EMERSON, of course, is not pleased about getting SHOT IN THE NECK.

EMERSON: DUDE! BRO! You fucking shot me in the neck!
TONY: Yeah…um…sorry about that. You weren’t being cool, BRO.
EMERSON: I’m totally going to die on you! Take that! dies
TONY: Well, shit.

As the passing of his fellow BRO, we can see signs of the SATSUI NO HADOU stirring within TONY. Will he again give in to the evils of the DARK SIDE of the PSYCHO POWER, or will he be able to reform himself into ANAKIN CUERVOGOLDDRINKER?! Only time will tell!

CTU PRIME arrives with their new recruit PHEONIX. She is of course glad to be in the presence of the PSYCHO ONE, although her own PSYCHO SYMBIOTE is considerably weakened in his presence. BAUER then tries to convince MOTOBO to deliver himself right into enemy hands…he’s against it, but his wife STORM agrees to do it to apologize for playing RUNAWAY earlier before.

DARTH TONY meets up with the USUAL EVIL WHITE GUYS, who try to double cross him but DARTH TONY is safe with SNIPER BAUER ASSIST! USUAL EVIL WHITE GUYS take MOTOBO and STORM away while CHLOE tracks them. Will CTU PRIME get to DUBAKU before GOD H4X totally fucks up the America map? Will anyone else get SHOT IN THE NECK? We can only wait until next week to find out…[/details]

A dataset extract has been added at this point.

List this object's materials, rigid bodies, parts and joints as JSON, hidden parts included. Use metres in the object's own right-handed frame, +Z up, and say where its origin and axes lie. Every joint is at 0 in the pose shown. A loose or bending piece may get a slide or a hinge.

OMG…I had to leave the library after reading this.
Too much GOLD, jerry…GOLD!

So yeah.

For the stragglers

[details=Spoiler]Man, that plane collision was way more emotionally traumatizing than the S5 nuke. The nuke kind of killed TOO many people and felt untargeted, but this plane thing makes you go damn, I could have been on that.

And I’ll miss Carly Pope. She was hot.[/details]

Lol Azrael, fuck!

That doesn’t make any sense…it’s Tuesday, and you can watch this online (as I just did). Who watches TV anymore? Oh right, old people with rabbit ears. Duh.

lol @ FIRST PENIS. Now I gotta utter “no homo” whenever he clenches his fists. :rofl:

:rofl: :rofl: One of these days, a form of these recaps might appear on an episode. Probably the movie.